Fuujin’s origins are woven into the very fabric of Shinto and the early cultural exchanges along the Silk Road. While his iconography—the demonic visage, the bag of winds—bears striking resemblance to the Greek wind god Boreas and similar figures from Hindu and Buddhist cosmology (likely transmitted via China and Korea), his essence was deeply naturalized into the Japanese psyche.

He is a kami of a particularly raw and powerful kind, a personification of a force that is both vital and terrifying to an island nation. Farmers needed his rains, but feared his typhoons. Sailors relied on his breaths, but dreaded his tempests. This ambivalence is central. Fuujin and Raijin were often depicted on temple and castle walls, not as objects of worship in a serene sense, but as apotropaic figures—their fierce glares meant to ward off the very calamities they represented. By giving the uncontrollable wind a face and a form, the culture could engage with it, narrate it, and in a sense, plead with it. The myths were a way of mapping the terrifying sublime of nature onto a comprehensible, albeit formidable, divine psychology.

Symbolic Architecture

Fuujin is the archetype of the Unseen Mover, the primal force of change that is felt but not seen. His symbolism is profoundly psychological.

The wind does not argue; it simply rearranges. It is the first argument against stagnation, the invisible hand that insists, “You are not as solid as you think.”

His bag is a potent symbol of containment and potential. It holds all possibilities of movement, from the gentlest suggestion to the most destructive fury. Psychologically, it represents the unconscious itself—a vast reservoir of psychic energy (libido) that, when released, can inspire creativity or unleash chaos. Fuujin’s control over the bag is tenuous at best; he is as much its servant as its master, mirroring our own fraught relationship with our inner drives.

His demonic form (oni-like appearance) is crucial. He is not a benevolent, human-like deity. He is other. This represents the fact that the fundamental forces of psyche and nature are not human, do not share our morals or concerns, and cannot be domesticated. They are transpersonal. To encounter Fuujin is to encounter the raw, amoral power of one’s own spirit, the gusts of passion, anger, inspiration, and change that can uproot a carefully constructed life.

Finally, he is Breath itself (). He is the pneuma, the prana, the animating life force that distinguishes the living from the inert. His myth reminds us that the same breath that whispers a poem can become a scream that shatters glass.

Symbolic Artifact

The Dreamer’s Resonance

When Fuujin enters the modern dreamscape, he rarely appears in his classic mythological form. The dreamer is more likely to encounter his essence: an overwhelming, invisible force.

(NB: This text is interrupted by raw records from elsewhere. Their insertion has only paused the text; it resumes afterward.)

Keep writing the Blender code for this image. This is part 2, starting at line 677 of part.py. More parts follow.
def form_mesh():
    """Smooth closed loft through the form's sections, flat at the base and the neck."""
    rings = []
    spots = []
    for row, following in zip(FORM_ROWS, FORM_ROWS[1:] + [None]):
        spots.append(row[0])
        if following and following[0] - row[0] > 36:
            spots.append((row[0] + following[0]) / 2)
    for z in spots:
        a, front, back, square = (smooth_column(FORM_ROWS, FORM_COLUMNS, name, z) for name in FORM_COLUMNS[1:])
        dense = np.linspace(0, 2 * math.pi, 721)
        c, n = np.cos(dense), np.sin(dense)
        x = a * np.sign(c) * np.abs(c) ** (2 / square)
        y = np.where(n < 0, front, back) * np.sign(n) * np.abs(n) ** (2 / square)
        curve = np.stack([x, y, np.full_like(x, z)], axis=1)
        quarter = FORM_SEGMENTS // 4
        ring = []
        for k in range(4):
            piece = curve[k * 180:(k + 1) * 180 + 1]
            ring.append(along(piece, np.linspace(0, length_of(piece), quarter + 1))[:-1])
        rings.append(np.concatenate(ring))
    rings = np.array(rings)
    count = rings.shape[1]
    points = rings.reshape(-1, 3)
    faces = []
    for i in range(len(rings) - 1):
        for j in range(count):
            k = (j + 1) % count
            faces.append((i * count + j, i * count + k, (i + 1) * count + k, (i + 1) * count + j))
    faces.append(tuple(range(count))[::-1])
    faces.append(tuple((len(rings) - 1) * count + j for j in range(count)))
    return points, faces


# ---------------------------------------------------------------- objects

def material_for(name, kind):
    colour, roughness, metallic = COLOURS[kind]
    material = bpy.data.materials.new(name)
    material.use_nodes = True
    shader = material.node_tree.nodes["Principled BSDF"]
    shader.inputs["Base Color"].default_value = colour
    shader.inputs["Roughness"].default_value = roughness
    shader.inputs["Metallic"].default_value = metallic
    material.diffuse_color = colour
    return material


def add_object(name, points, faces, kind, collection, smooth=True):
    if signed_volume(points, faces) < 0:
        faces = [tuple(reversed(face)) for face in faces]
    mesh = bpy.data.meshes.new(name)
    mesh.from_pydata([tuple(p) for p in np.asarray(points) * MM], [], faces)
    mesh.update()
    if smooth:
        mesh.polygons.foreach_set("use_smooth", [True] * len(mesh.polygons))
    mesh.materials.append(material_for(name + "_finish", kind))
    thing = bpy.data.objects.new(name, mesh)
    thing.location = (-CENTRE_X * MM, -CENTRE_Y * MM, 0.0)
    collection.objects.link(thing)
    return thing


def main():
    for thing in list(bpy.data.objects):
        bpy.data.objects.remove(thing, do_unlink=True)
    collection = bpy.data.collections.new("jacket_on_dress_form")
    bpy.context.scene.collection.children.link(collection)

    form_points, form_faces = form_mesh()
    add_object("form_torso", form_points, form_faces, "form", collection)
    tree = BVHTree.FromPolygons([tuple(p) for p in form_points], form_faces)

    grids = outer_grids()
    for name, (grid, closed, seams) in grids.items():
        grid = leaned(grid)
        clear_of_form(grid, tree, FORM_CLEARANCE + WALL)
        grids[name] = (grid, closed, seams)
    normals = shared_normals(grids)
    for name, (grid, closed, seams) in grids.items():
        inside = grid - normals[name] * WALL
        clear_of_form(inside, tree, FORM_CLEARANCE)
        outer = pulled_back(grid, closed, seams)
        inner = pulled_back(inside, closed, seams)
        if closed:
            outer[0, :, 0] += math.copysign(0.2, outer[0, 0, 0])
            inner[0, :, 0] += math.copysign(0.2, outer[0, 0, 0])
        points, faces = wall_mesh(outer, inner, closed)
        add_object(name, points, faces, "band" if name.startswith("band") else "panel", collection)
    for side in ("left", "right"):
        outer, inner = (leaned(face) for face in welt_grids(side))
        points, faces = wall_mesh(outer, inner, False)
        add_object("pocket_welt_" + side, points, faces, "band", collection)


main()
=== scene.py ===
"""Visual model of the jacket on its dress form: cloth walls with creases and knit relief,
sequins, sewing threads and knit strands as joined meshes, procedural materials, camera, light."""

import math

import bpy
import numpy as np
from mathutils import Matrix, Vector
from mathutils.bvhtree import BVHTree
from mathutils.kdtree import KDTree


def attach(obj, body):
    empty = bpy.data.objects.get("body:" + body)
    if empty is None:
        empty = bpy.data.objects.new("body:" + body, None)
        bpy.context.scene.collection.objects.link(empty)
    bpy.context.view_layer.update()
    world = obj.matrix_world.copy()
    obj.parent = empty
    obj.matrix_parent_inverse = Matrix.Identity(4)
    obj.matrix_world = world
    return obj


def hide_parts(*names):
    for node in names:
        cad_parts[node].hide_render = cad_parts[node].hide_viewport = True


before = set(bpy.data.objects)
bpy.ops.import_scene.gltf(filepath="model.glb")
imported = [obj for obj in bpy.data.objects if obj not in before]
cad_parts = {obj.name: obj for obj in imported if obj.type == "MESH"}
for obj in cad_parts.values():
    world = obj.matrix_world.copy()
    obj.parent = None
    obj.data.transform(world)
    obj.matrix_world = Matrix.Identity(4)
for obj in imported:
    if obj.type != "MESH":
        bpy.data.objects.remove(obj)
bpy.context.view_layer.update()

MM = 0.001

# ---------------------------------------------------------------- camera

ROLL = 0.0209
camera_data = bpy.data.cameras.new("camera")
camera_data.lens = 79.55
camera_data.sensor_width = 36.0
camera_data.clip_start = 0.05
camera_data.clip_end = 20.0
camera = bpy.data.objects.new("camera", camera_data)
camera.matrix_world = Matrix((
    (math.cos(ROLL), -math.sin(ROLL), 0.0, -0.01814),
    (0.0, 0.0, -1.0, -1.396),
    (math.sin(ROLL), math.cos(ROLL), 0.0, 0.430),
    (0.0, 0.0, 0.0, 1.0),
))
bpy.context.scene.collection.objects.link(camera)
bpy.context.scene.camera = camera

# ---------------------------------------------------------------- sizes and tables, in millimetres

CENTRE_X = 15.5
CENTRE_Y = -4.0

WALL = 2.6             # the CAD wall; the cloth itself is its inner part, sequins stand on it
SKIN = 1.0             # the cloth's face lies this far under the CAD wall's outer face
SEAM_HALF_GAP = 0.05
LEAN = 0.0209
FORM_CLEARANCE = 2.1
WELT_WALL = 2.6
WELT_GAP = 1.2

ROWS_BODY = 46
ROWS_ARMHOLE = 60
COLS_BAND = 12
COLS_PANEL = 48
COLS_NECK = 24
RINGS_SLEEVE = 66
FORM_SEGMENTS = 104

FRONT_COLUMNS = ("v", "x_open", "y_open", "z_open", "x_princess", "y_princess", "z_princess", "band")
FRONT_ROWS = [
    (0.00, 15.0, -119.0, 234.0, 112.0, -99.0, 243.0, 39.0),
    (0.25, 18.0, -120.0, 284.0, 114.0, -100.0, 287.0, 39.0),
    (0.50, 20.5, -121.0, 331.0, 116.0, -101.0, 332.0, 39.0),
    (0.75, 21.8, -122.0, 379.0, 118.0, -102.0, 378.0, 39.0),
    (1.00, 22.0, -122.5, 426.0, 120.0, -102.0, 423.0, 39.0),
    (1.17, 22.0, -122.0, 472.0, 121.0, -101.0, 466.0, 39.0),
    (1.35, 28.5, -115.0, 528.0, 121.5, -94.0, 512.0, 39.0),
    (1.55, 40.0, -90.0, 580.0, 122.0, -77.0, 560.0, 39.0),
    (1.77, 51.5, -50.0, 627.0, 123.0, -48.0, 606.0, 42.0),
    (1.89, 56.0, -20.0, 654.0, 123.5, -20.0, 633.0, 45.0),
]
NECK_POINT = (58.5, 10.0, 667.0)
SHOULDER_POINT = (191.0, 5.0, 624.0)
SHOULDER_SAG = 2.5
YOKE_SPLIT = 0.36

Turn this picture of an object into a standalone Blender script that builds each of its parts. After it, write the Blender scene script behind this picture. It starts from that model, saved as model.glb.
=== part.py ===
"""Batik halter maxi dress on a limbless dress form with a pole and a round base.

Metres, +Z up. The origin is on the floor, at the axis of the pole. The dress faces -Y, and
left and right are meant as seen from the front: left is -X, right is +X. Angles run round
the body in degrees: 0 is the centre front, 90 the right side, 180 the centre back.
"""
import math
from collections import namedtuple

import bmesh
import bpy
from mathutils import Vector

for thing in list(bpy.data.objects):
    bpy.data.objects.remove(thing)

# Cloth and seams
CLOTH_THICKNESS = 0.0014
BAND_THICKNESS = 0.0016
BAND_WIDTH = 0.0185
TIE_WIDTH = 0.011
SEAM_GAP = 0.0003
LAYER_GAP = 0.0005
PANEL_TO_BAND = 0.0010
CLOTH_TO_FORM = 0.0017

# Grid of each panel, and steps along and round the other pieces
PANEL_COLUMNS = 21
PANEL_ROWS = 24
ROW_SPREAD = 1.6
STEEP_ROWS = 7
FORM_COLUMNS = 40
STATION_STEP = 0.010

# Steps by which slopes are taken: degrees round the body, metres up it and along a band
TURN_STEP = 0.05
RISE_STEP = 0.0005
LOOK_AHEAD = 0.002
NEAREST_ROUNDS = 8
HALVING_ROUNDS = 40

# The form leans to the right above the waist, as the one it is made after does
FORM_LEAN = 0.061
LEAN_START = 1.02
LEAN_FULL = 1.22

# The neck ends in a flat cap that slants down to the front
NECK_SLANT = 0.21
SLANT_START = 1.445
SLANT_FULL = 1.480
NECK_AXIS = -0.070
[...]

The dream may involve being in a house where all the windows and doors suddenly blow open, and an irresistible wind surges through, scattering papers, overturning furniture. The dreamer may struggle to close a door against a gale, feeling the pressure build in their chest. Or they may be outside, attempting to walk or run into a headwind that makes every step a monumental effort, while their voice is stolen from their lips.

Somatically, this is the psyche signaling a buildup of unstoppable pressure. It often coincides with life periods where repressed emotions (anger, creative impulses, the need for radical change) have been “bagged up” and contained for too long. The unconscious is now acting as Fuujin, releasing these winds. The feeling of being battered, uprooted, or voiceless in the dream mirrors the dreamer’s felt experience of being at the mercy of internal or external circumstances they can no longer control. The dream is not a prophecy of doom, but a stark announcement: “The containment has failed. The storm is here. You must now relate to the chaos, not the calm.”

Dream manifestation

Alchemical Translation

The individuation process, the alchemical journey of becoming whole, is not a serene walk in a garden. It is, at times, a typhoon. Fuujin’s myth provides the map for this necessary devastation.

The first step is Acknowledging the Bag. We all carry our sack of winds—our unexpressed potentials, our stifled rages, our silent yearnings. The alchemical work begins by recognizing this bag on our back, feeling its weight and its restless stirrings. To deny it is to invite a catastrophic, unconscious release.

The second is Conscious Release. Where Fuujin opens the bag indiscriminately, the modern individual’s task is to learn to untie the cords with intention. This is the translation of raw, chaotic wind into directed breath. That same fury can become fierce advocacy. That restless energy can become artistic discipline. That howling loneliness can become the space for deep introspection.

The goal is not to defeat the wind god, but to become the one who can stand in the gale, understand its direction, and eventually, learn to sail by it.

Finally, the myth leads to Integration of the Demon. The individuated Self must make room for the Fuujin within—the untamed, powerful, non-human aspect of spirit. This is the “rebel” archetype in its purest form: the part of us that refuses to be permanently settled, defined, or stagnant. To integrate Fuujin is to accept that chaos is not the enemy of order, but its precursor and necessary refresher. It is to find one’s center not in stillness, but in the ability to remain rooted while the world, and the self, is remade by the storm. We become, in the end, both the mountain that withstands the wind and the wind that shapes the mountain.